* STATED TASK
Beginning with the line that contains "Model this object" and ending with the line that contains "of the point.", reproduce each line exactly; include both and add nothing.

* DATA EXCERPTS
┌──

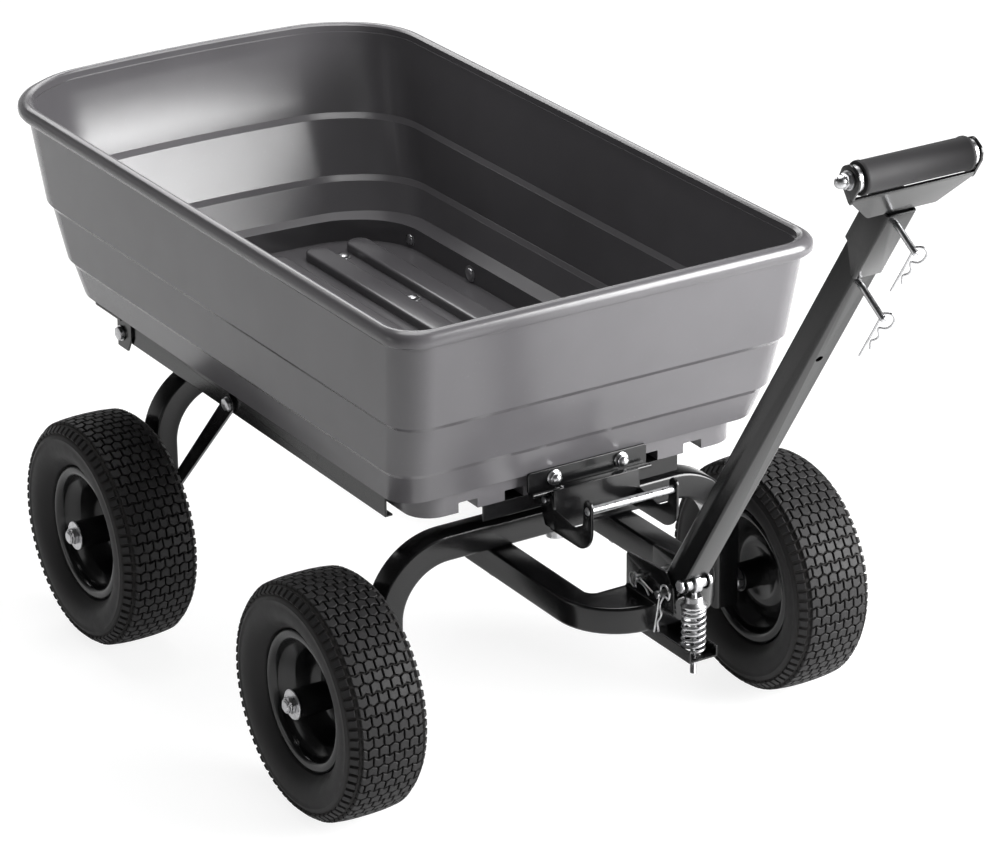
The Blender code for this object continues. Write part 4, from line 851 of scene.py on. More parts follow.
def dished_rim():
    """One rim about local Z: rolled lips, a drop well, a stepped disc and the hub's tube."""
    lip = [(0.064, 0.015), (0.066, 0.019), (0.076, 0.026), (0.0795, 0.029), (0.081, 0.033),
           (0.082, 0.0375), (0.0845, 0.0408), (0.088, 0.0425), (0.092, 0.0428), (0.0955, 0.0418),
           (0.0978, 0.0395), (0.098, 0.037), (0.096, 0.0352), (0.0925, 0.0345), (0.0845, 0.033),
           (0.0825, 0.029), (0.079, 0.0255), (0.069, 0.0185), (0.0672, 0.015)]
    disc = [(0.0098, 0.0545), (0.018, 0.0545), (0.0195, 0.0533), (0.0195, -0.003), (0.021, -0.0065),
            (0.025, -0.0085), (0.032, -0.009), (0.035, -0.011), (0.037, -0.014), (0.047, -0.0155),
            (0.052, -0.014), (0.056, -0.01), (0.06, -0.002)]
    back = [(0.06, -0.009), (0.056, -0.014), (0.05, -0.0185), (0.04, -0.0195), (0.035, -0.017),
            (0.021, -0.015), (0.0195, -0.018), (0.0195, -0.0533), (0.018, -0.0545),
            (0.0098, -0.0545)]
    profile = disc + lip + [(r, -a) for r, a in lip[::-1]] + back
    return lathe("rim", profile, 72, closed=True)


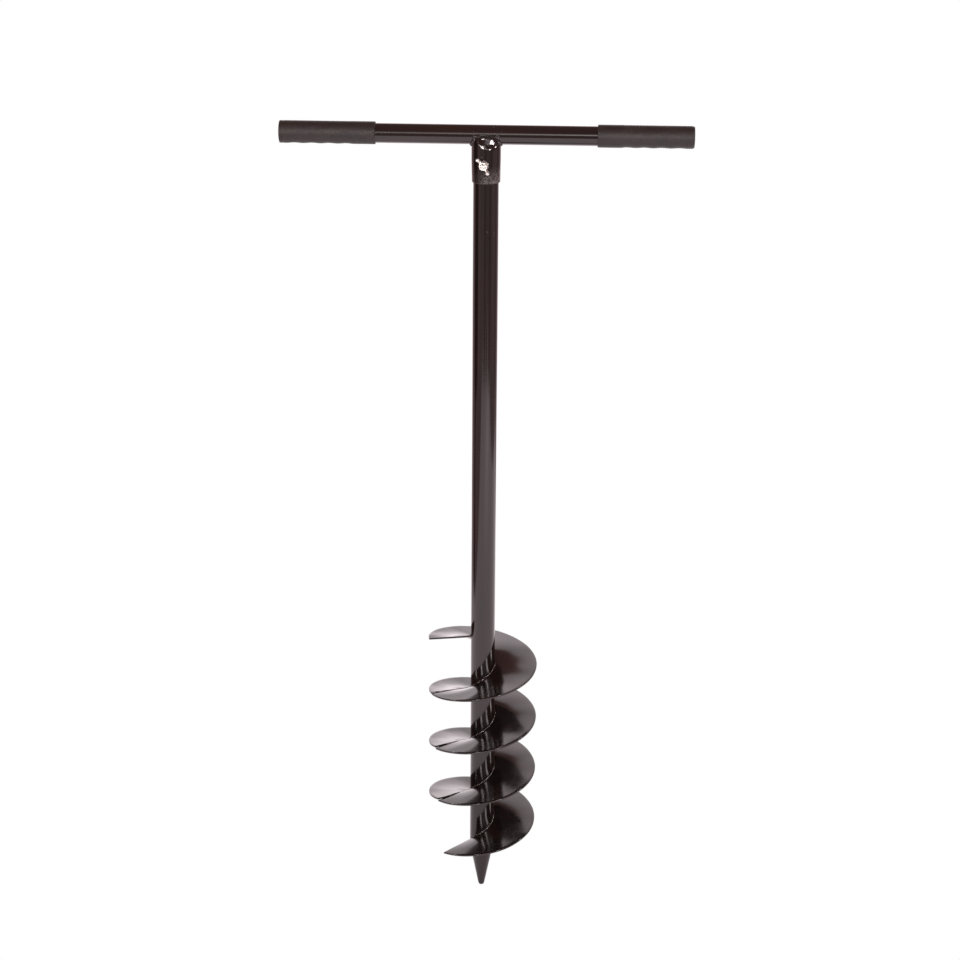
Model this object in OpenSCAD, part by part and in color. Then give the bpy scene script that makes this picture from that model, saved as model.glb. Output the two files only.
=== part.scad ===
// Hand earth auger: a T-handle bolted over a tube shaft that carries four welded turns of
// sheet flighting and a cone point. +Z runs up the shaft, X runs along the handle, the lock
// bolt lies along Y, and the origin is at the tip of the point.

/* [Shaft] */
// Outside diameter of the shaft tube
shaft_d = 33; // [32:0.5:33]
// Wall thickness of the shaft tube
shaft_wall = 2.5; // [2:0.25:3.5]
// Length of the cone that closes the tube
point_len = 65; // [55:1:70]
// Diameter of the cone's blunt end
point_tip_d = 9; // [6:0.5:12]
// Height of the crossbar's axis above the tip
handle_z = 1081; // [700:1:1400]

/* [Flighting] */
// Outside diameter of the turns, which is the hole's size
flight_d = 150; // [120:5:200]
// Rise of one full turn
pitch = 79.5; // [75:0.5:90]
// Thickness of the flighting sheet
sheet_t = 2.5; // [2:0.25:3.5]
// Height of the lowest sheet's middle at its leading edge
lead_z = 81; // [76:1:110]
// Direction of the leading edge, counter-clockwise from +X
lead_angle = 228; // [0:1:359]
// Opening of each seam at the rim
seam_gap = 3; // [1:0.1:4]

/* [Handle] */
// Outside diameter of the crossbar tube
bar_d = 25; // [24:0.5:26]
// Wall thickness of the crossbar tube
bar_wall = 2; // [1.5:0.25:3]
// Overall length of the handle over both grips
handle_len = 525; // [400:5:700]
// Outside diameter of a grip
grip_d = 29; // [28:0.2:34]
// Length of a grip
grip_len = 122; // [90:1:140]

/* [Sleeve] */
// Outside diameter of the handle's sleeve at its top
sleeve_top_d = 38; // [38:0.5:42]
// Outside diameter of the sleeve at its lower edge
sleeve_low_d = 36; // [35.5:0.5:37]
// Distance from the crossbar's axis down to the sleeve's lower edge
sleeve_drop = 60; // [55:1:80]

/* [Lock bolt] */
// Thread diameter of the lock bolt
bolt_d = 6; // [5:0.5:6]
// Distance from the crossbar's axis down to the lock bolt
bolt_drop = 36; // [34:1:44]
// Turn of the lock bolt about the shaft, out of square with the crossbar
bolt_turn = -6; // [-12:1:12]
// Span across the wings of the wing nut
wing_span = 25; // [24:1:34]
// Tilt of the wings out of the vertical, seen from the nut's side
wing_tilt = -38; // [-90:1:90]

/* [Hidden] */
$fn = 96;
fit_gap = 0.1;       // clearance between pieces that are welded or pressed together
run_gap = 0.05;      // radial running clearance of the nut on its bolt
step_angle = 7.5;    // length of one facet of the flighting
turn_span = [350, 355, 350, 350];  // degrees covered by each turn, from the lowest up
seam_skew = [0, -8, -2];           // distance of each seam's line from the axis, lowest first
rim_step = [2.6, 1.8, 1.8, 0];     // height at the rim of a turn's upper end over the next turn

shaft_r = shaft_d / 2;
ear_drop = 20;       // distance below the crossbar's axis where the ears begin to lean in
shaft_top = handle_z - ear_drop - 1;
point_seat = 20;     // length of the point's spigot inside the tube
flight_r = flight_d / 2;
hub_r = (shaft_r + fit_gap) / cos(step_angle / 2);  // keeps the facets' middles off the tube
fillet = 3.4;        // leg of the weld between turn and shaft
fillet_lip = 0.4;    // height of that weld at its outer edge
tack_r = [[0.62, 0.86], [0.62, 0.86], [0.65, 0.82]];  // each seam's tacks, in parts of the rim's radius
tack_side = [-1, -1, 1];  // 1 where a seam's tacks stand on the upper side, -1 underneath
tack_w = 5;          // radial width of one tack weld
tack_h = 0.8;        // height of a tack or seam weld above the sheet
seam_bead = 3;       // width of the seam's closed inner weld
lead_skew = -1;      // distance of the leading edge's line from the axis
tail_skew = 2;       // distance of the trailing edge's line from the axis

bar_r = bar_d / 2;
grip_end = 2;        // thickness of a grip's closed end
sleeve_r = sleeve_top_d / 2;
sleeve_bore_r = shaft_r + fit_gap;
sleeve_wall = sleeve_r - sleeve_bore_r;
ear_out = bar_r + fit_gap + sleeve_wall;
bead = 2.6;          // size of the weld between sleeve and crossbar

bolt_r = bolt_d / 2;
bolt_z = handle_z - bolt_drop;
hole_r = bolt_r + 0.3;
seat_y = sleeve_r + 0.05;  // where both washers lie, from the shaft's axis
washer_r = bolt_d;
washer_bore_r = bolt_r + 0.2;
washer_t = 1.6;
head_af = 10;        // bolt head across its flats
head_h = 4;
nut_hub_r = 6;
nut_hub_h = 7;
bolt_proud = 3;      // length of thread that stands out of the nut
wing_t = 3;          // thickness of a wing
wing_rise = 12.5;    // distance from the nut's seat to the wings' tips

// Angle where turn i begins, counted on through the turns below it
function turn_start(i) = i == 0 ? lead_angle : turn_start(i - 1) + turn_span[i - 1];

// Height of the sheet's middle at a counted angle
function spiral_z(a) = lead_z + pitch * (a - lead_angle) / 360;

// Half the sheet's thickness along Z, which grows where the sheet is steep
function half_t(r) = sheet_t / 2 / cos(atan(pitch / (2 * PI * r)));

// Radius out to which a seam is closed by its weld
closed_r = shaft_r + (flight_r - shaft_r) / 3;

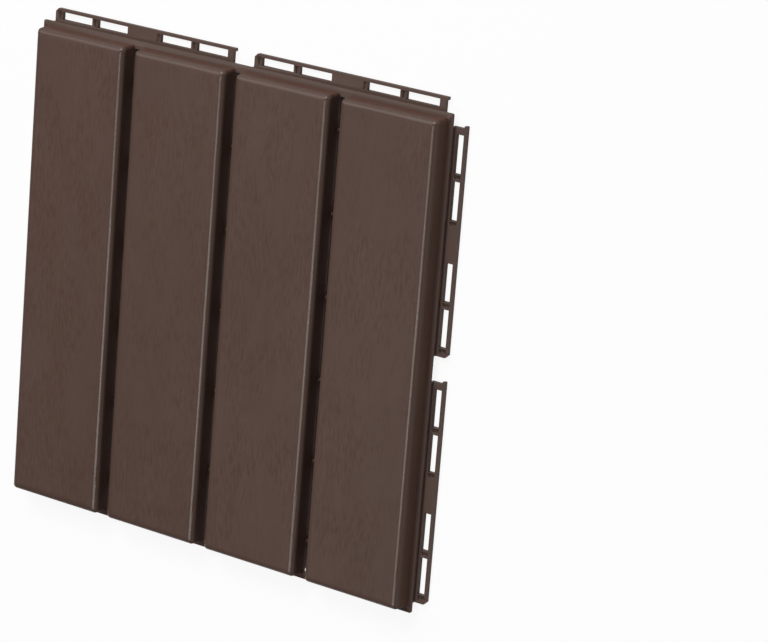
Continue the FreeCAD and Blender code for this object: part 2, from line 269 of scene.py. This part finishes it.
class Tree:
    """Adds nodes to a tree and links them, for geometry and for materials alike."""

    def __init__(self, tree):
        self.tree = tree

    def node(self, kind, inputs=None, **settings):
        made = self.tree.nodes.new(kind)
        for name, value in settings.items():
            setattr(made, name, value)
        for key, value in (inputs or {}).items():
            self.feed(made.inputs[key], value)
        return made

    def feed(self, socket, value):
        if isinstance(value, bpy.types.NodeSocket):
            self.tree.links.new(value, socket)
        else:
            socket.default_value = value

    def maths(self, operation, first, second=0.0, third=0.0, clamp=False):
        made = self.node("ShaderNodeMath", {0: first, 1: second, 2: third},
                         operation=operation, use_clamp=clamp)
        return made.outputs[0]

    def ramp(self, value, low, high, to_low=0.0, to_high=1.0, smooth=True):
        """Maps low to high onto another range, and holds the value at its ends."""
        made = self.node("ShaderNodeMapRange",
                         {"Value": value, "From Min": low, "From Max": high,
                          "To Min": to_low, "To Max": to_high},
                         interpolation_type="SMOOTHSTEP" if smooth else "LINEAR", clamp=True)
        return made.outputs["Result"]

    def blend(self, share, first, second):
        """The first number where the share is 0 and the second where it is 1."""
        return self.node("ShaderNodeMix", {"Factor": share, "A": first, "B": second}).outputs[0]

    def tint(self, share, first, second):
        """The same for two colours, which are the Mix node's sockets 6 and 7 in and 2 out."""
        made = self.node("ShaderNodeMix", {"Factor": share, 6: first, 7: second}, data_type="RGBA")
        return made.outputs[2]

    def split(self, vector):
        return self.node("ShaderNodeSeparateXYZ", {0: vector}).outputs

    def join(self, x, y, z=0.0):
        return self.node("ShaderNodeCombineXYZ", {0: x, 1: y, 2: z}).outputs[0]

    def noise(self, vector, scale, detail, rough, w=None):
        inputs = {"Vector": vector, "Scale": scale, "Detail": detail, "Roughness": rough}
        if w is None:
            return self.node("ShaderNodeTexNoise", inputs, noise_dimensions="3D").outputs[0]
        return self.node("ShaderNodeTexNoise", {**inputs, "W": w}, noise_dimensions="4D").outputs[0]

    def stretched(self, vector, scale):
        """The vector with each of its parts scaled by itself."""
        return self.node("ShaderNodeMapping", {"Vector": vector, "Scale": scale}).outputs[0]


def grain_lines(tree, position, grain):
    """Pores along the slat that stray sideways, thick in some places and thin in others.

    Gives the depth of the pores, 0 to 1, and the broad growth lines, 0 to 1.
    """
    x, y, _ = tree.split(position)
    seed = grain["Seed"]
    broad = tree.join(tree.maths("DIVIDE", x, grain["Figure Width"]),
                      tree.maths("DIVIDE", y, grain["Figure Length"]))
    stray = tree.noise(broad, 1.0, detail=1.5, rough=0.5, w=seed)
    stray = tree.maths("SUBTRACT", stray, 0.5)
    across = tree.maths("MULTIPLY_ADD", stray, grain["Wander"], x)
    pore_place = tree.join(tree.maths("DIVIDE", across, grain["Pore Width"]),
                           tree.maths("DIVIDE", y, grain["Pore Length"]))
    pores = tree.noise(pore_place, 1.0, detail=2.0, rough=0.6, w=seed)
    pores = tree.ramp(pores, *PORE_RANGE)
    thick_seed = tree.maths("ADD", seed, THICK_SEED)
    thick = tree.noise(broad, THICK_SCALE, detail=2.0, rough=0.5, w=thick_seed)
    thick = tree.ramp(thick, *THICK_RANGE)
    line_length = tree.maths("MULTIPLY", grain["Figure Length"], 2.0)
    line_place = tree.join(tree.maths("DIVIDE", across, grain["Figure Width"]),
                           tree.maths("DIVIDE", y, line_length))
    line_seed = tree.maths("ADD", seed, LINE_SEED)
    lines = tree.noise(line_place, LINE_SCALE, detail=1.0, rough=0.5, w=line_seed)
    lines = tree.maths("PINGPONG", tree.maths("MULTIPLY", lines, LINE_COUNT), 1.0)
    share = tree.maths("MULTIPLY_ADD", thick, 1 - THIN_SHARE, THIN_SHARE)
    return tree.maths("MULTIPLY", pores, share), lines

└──

* SOLUTION TO THIS EXERCISE
Model this object in OpenSCAD, part by part and in color. Then give the bpy scene script that makes this picture from that model, saved as model.glb. Output the two files only.
=== part.scad ===
// Hand earth auger: a T-handle bolted over a tube shaft that carries four welded turns of
// sheet flighting and a cone point. +Z runs up the shaft, X runs along the handle, the lock
// bolt lies along Y, and the origin is at the tip of the point.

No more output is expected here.